A Primer for Congress on Artificial Intelligence

February 11, 2021 at 1:30pm ET

Presenting:

Artificial Intelligence in the New Age of National Security
a 6-part series

Part 2: A Primer for Congress on Artificial Intelligence

This special series of virtual web briefings will tap leading, diverse experts from government, industry, academia and finance and investment to lay out a path forward for integrating Artificial Intelligence into the US National Security infrastructure. Our goal is to bring greater attention and expertise to the issue of artificial intelligence and how it will change the nature of intelligence moving forward.

During this 6-part series, we’ll hear from a number of experts from both the public and private sectors, as both are crucial when it comes to understanding artificial intelligence, developing it, identifying gaps that need to be filled, and integrating it into US national security, intelligence collection and analysis. Register for ‘Part 2: A Primer for Congress on Artificial Intelligence,’ click here.

Register for Session 2 Now

About the Speakers:

Will Hurd
Former Congressman (R-TX)

Will Hurd is a former member of Congress, cybersecurity executive, and undercover officer in the CIA. For almost two decades he’s been involved in the most pressing national security issues challenging the country whether it was in the back-alleys of dangerous places, boardrooms of top international businesses or halls of Congress.

After stopping terrorists, preventing Russian spies from stealing our secrets, and putting nuclear weapons proliferators out of business, Will helped build a cybersecurity company that prepared businesses for the next domain of conflict – cyberspace.

While in Congress, Texas Monthly and Politico Magazine called Will “The Future of the GOP,” because he put good policy over good politics at a time when America was often consumed with what divides us rather than what unites us. He was able to get more legislation signed into law in three terms than most congressmen do in three decades – substantive legislation like a national strategy for Artificial Intelligence.

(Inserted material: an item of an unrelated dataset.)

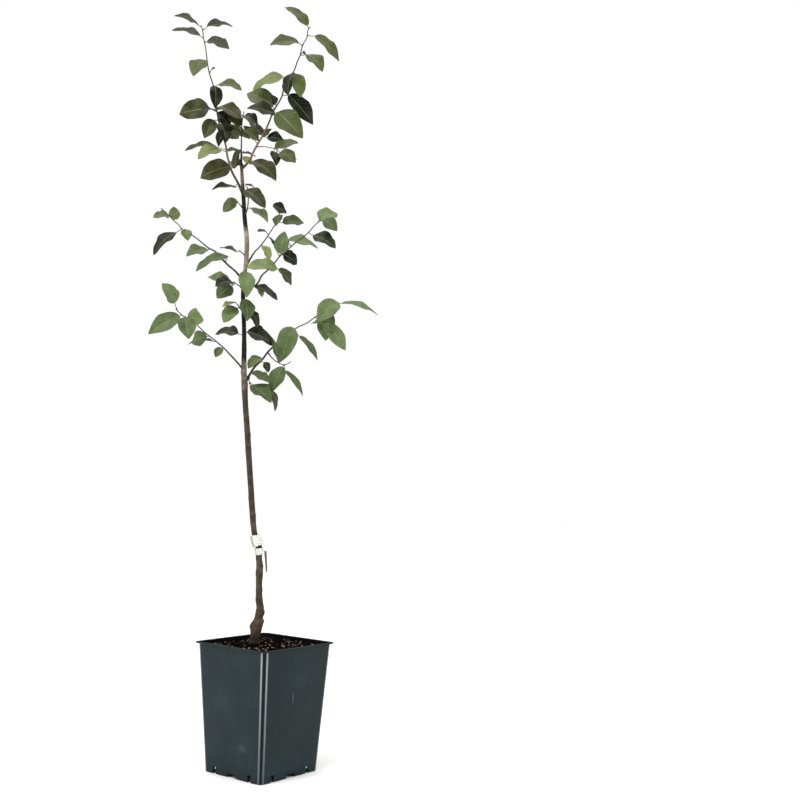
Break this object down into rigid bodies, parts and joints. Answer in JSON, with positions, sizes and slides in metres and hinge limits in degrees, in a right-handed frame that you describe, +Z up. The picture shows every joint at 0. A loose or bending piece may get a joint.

Will is a native of San Antonio and earned a Computer Science degree from Texas A&M University. He is growing the US transatlantic partnership with Europe as a trustee of the German Marshall Fund and is serving as a fellow at the University of Chicago Institute of Politics.

Dr. Eric Horvitz
Chief Scientific Officer, Microsoft

Dr. Eric Horvitz is a technical fellow at Microsoft, where he serves as the company’s first Chief Scientific Officer. As chief scientist of the company, Dr. Horvitz provides cross-company leadership and perspectives on advances and trends on scientific matters, and on issues and opportunities rising at the intersection of technology, people, and society. He has pursued principles and applications of AI with contributions in machine learning, perception, natural language understanding, and decision making. His research centers on challenges with uses of AI amidst the complexities of the open world, including uses of probabilistic and decision-theoretic representations for reasoning and action, models of bounded rationality, and human-AI complementarity and coordination.

His efforts and collaborations have led to fielded systems in healthcare, transportation, ecommerce, operating systems, and aerospace. He received the Feigenbaum Prize and the Allen Newell Prize for contributions to AI. He received the CHI Academy honor for his work at the intersection of AI and human-computer interaction. He has been elected fellow of the National Academy of Engineering (NAE), the Association of Computing Machinery (ACM), Association for the Advancement of AI (AAAI), the American Association for the Advancement of Science (AAAS), the American Academy of Arts and Sciences, and the American Philosophical Society. He has served as president of the AAAI, and on advisory committees for the National Science Foundation, National Institutes of Health, President’s Council of Advisors on Science and Technology, DARPA, and the Allen Institute for AI.

Beyond technical work, he has pursued efforts and studies on the influences of AI on people and society, including issues around ethics, law, and safety. He chairs Microsoft’s Aether committee on AI, effects, and ethics in engineering and research. He established the One Hundred Year Study on AI at Stanford University and co-founded the Partnership on AI.

Eric received PhD and MD degrees at Stanford University. Previously, he served as director of Microsoft Research Labs, including research centers in Redmond, Washington, Cambridge, Massachusetts, New York, New York, Montreal, Canada, Cambridge, UK, and Bangalore, India. He also ran the Microsoft Research Lab in Redmond, Washington.